Bring to a boil and when it boils, turn down to a simmer. Cook the potatoes until the potatoes are throughly cooked and tender. The whole process, from cold water to finish took me about a half hour, but if you get to a boil quicker, it will take less time. Once the water boils, turn it down!! If you continue to boil the potatoes, the starch granules will explode, and the final product won't be as nice!










Here's a nice simmer.




































When the potatoes are done, peel them. They will be hot, but it is important to keep them warm, because if the potatoes cool down too much they won't absorb the liquids later.

































I mashed them with a hand masher and ran them through the food processor to get all the lumps out. A food mill would be nice, a potato ricer, or a tamis.

A tamis is nice because it makes the potato very fine and consistent.

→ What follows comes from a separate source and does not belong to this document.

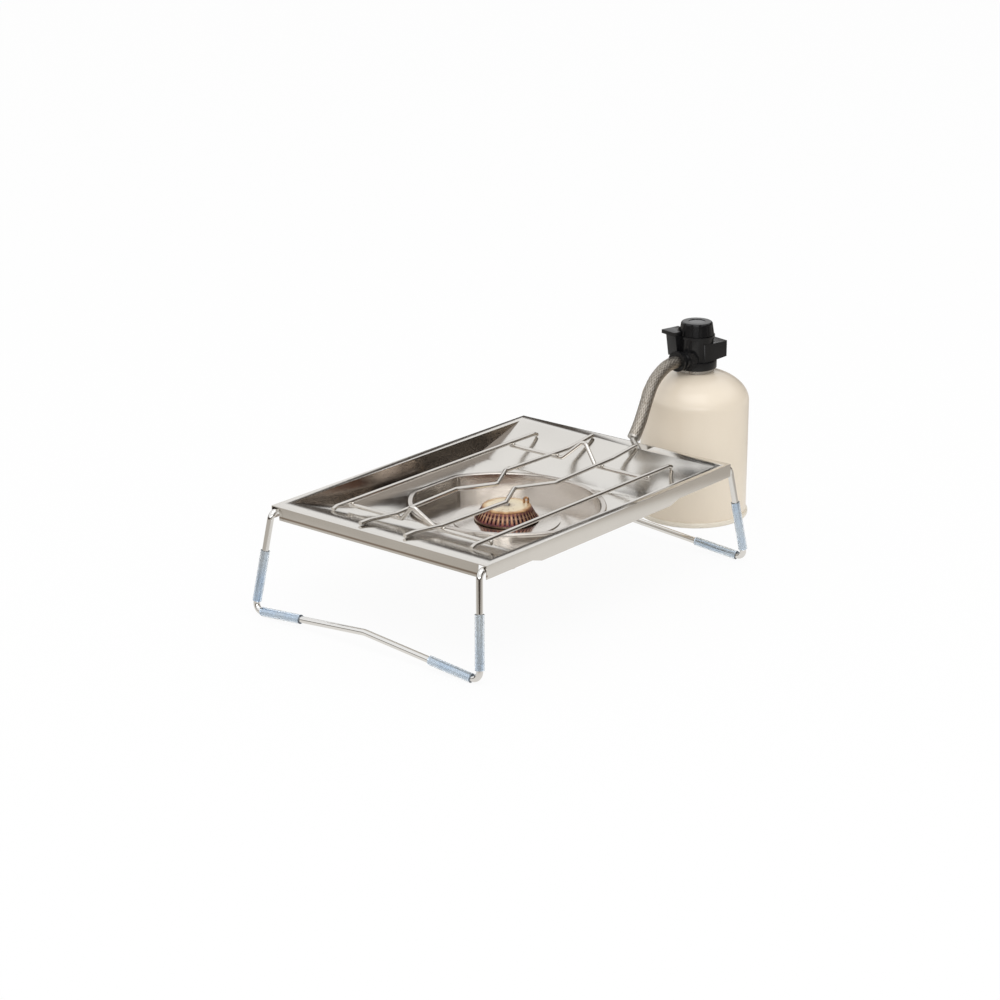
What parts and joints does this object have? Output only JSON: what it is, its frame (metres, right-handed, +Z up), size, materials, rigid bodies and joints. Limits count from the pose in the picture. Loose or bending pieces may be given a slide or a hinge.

Weigh out 9 ounces of potato (a little more than half of your original product. Whisk in the flour and two tablespoons of the cream.


































Add one egg, whisk until the batter is smooth and the egg is well incorporated, add another egg, whisk until smooth and incorporated, and add the yolk last.






































































































Here's the consistency you want. It holds a thick "V" when you pour it, but it isn't too thick or too runny.

If it's too thick, add some sour cream.

If it's too runny, add a pinch of flour.


















Cook the blinis in a non stick pan. You can fry them in butter, but if you want a more even browning, just right in the pan is great.

You can do whatever size you want. Here, I'm making them for hors d'oeuvre, but if I were making them for breakfast, I would do a five inch diameter circle.









































































Here they are topped with smoked salmon and a touch of cream cheese on the left and bacon on the right.